WHAT THIS TASK INVOLVES: Repeat each line exactly, leaving nothing out.

====

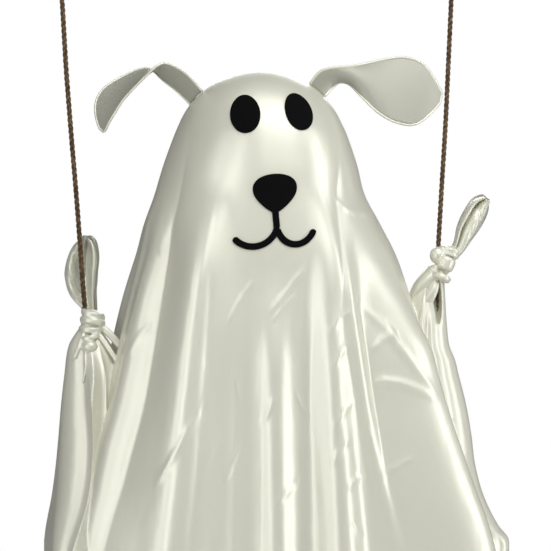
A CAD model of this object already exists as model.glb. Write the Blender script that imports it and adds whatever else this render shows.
# %% [markdown]
# # A sheet ghost with a dog's face, on a rope swing
# The real thing is a length of satin thrown over a foam ball on a stick. The stick stands on a
# swing seat, and the sheet's sides are pulled up and knotted round the two ropes. Everything
# here is in metres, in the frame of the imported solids, so each piece goes where its solid is.

# %% Load the frame
import math

import bmesh
import bpy
import numpy as np
from mathutils import Matrix, Vector, noise
from mathutils.bvhtree import BVHTree


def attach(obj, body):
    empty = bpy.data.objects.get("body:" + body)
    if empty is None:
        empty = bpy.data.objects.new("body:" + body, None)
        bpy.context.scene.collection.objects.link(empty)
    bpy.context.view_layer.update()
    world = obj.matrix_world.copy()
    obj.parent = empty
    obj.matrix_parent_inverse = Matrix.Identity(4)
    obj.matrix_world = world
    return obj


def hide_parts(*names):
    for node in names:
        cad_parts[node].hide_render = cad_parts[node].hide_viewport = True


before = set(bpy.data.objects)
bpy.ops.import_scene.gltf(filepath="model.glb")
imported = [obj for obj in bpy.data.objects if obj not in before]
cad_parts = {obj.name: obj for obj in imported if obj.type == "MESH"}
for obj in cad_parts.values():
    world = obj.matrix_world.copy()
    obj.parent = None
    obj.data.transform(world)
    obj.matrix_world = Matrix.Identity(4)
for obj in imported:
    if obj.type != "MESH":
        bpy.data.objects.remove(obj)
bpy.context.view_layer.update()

# %% [markdown]
# ## Camera
# The camera stands level with the middle of the ghost, a little to its right hand, and uses a
# long lens, because the two ropes hardly converge. It comes first, since the unseen ends of the
# ropes are judged by what it sees.

# %% Camera
AZIMUTH = math.radians(-10.5)
DISTANCE = 2.6
SEEN_WIDTH = 0.6447
TARGET = Vector((0.0195, 0.0, -0.3923))


def make_camera():
    data = bpy.data.cameras.new("camera")
    data.lens = data.sensor_width * DISTANCE / SEEN_WIDTH
    camera = bpy.data.objects.new("camera", data)
    bpy.context.scene.collection.objects.link(camera)
    camera.location = TARGET + DISTANCE * Vector((math.sin(AZIMUTH), -math.cos(AZIMUTH), 0.0))
    camera.rotation_euler = (math.pi / 2, 0.0, AZIMUTH)
    bpy.context.scene.camera = camera
    return data


print("lens:", round(make_camera().lens, 1), "mm")

# %% [markdown]
# ## Nodes as arithmetic
# Materials and Geometry Nodes are both node trees. One small class wraps a socket, so that
# `mask * 0.5 + 0.1` adds the Math nodes by itself, and one method makes every other node.

# %% Sockets and trees


class Number:
    """A socket that Python's arithmetic works on."""

    def __init__(self, tree, socket):
        self.tree, self.socket = tree, socket

    def math(self, operation, *others):
        return self.tree.add("ShaderNodeMath", {"operation": operation}, dict(enumerate((self, *others))))

    def __add__(self, other):
        return self.math("ADD", other)

    def __sub__(self, other):
        return self.math("SUBTRACT", other)

    def __mul__(self, other):
        return self.math("MULTIPLY", other)

    def __truediv__(self, other):
        return self.math("DIVIDE", other)

    def output(self, name):
        return Number(self.tree, self.socket.node.outputs[name])


class Tree:
    """A node tree that is filled by one method."""

    def __init__(self, tree):
        self.tree = tree

    def feed(self, socket, value):
        if isinstance(value, Number):
            self.tree.links.new(value.socket, socket)
        else:
            socket.default_value = value

    def add(self, kind, settings=None, inputs=None, output=0):
        node = self.tree.nodes.new(kind)
        for key, value in (settings or {}).items():
            setattr(node, key, value)
        for key, value in (inputs or {}).items():
            self.feed(node.inputs[key], value)
        return Number(self, node.outputs[output]) if len(node.outputs) else None

    def vector(self, operation, inputs):
        return self.add("ShaderNodeVectorMath", {"operation": operation}, inputs)

    def mix(self, factor, first, second):
        """A blend of two colours."""
        inputs = {0: factor, 6: (*first, 1.0), 7: (*second, 1.0)}
        return self.add("ShaderNodeMix", {"data_type": "RGBA"}, inputs, output=2)


class Finish(Tree):
    """A material: a Principled shader and what feeds it."""

    def __init__(self, name, colour, roughness, **constants):
        self.material = bpy.data.materials.new(name)
        self.material.use_nodes = True
        super().__init__(self.material.node_tree)
        self.shader = self.tree.nodes["Principled BSDF"]
        self.set("Base Color", (*colour, 1.0))
        self.set("Roughness", roughness)
        for key, value in constants.items():
            self.set(key.replace("_", " "), value)

    def set(self, name, value):
        self.feed(self.shader.inputs[name], value)

    def place(self, scale=(1.0, 1.0, 1.0), turn=(0.0, 0.0, 0.0)):
        """Object coordinates, stretched or turned."""
        spot = self.add("ShaderNodeTexCoord", output="Object")
        return self.add("ShaderNodeMapping", inputs={"Vector": spot, "Scale": scale, "Rotation": turn})

    def noise(self, scale, detail=2.0, place=None, roughness=0.5):
        inputs = {"Vector": place or self.place(), "Scale": scale, "Detail": detail, "Roughness": roughness}
        return self.add("ShaderNodeTexNoise", inputs=inputs, output="Fac")

    def bump(self, height, distance, strength=1.0):
        inputs = {"Height": height, "Distance": distance, "Strength": strength}
        self.set("Normal", self.add("ShaderNodeBump", inputs=inputs))


print("node helpers ready")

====

RESULT OF THE EXERCISE:
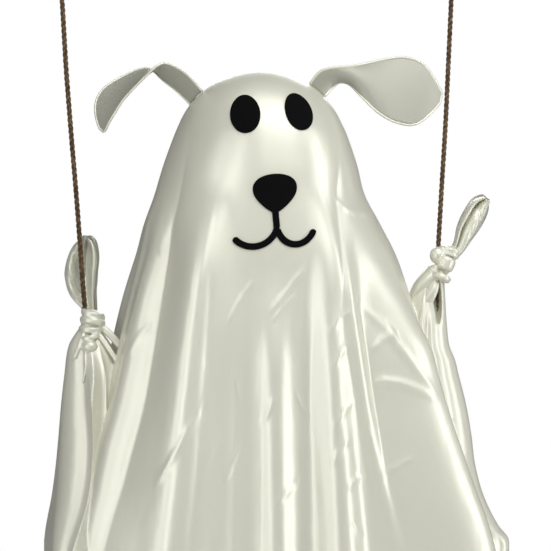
A CAD model of this object already exists as model.glb. Write the Blender script that imports it and adds whatever else this render shows.
# %% [markdown]
# # A sheet ghost with a dog's face, on a rope swing
# The real thing is a length of satin thrown over a foam ball on a stick. The stick stands on a
# swing seat, and the sheet's sides are pulled up and knotted round the two ropes. Everything
# here is in metres, in the frame of the imported solids, so each piece goes where its solid is.

# %% Load the frame
import math

import bmesh
import bpy
import numpy as np
from mathutils import Matrix, Vector, noise
from mathutils.bvhtree import BVHTree


def attach(obj, body):
    empty = bpy.data.objects.get("body:" + body)
    if empty is None:
        empty = bpy.data.objects.new("body:" + body, None)
        bpy.context.scene.collection.objects.link(empty)
    bpy.context.view_layer.update()
    world = obj.matrix_world.copy()
    obj.parent = empty
    obj.matrix_parent_inverse = Matrix.Identity(4)
    obj.matrix_world = world
    return obj


def hide_parts(*names):
    for node in names:
        cad_parts[node].hide_render = cad_parts[node].hide_viewport = True


before = set(bpy.data.objects)
bpy.ops.import_scene.gltf(filepath="model.glb")
imported = [obj for obj in bpy.data.objects if obj not in before]
cad_parts = {obj.name: obj for obj in imported if obj.type == "MESH"}
for obj in cad_parts.values():
    world = obj.matrix_world.copy()
    obj.parent = None
    obj.data.transform(world)
    obj.matrix_world = Matrix.Identity(4)
for obj in imported:
    if obj.type != "MESH":
        bpy.data.objects.remove(obj)
bpy.context.view_layer.update()

# %% [markdown]
# ## Camera
# The camera stands level with the middle of the ghost, a little to its right hand, and uses a
# long lens, because the two ropes hardly converge. It comes first, since the unseen ends of the
# ropes are judged by what it sees.

# %% Camera
AZIMUTH = math.radians(-10.5)
DISTANCE = 2.6
SEEN_WIDTH = 0.6447
TARGET = Vector((0.0195, 0.0, -0.3923))


def make_camera():
    data = bpy.data.cameras.new("camera")
    data.lens = data.sensor_width * DISTANCE / SEEN_WIDTH
    camera = bpy.data.objects.new("camera", data)
    bpy.context.scene.collection.objects.link(camera)
    camera.location = TARGET + DISTANCE * Vector((math.sin(AZIMUTH), -math.cos(AZIMUTH), 0.0))
    camera.rotation_euler = (math.pi / 2, 0.0, AZIMUTH)
    bpy.context.scene.camera = camera
    return data


print("lens:", round(make_camera().lens, 1), "mm")

# %% [markdown]
# ## Nodes as arithmetic
# Materials and Geometry Nodes are both node trees. One small class wraps a socket, so that
# `mask * 0.5 + 0.1` adds the Math nodes by itself, and one method makes every other node.

# %% Sockets and trees


class Number:
    """A socket that Python's arithmetic works on."""

    def __init__(self, tree, socket):
        self.tree, self.socket = tree, socket

    def math(self, operation, *others):
        return self.tree.add("ShaderNodeMath", {"operation": operation}, dict(enumerate((self, *others))))

    def __add__(self, other):
        return self.math("ADD", other)

    def __sub__(self, other):
        return self.math("SUBTRACT", other)

    def __mul__(self, other):
        return self.math("MULTIPLY", other)

    def __truediv__(self, other):
        return self.math("DIVIDE", other)

    def output(self, name):
        return Number(self.tree, self.socket.node.outputs[name])


class Tree:
    """A node tree that is filled by one method."""

    def __init__(self, tree):
        self.tree = tree

    def feed(self, socket, value):
        if isinstance(value, Number):
            self.tree.links.new(value.socket, socket)
        else:
            socket.default_value = value

    def add(self, kind, settings=None, inputs=None, output=0):
        node = self.tree.nodes.new(kind)
        for key, value in (settings or {}).items():
            setattr(node, key, value)
        for key, value in (inputs or {}).items():
            self.feed(node.inputs[key], value)
        return Number(self, node.outputs[output]) if len(node.outputs) else None

    def vector(self, operation, inputs):
        return self.add("ShaderNodeVectorMath", {"operation": operation}, inputs)

    def mix(self, factor, first, second):
        """A blend of two colours."""
        inputs = {0: factor, 6: (*first, 1.0), 7: (*second, 1.0)}
        return self.add("ShaderNodeMix", {"data_type": "RGBA"}, inputs, output=2)


class Finish(Tree):
    """A material: a Principled shader and what feeds it."""

    def __init__(self, name, colour, roughness, **constants):
        self.material = bpy.data.materials.new(name)
        self.material.use_nodes = True
        super().__init__(self.material.node_tree)
        self.shader = self.tree.nodes["Principled BSDF"]
        self.set("Base Color", (*colour, 1.0))
        self.set("Roughness", roughness)
        for key, value in constants.items():
            self.set(key.replace("_", " "), value)

    def set(self, name, value):
        self.feed(self.shader.inputs[name], value)

    def place(self, scale=(1.0, 1.0, 1.0), turn=(0.0, 0.0, 0.0)):
        """Object coordinates, stretched or turned."""
        spot = self.add("ShaderNodeTexCoord", output="Object")
        return self.add("ShaderNodeMapping", inputs={"Vector": spot, "Scale": scale, "Rotation": turn})

    def noise(self, scale, detail=2.0, place=None, roughness=0.5):
        inputs = {"Vector": place or self.place(), "Scale": scale, "Detail": detail, "Roughness": roughness}
        return self.add("ShaderNodeTexNoise", inputs=inputs, output="Fac")

    def bump(self, height, distance, strength=1.0):
        inputs = {"Height": height, "Distance": distance, "Strength": strength}
        self.set("Normal", self.add("ShaderNodeBump", inputs=inputs))


print("node helpers ready")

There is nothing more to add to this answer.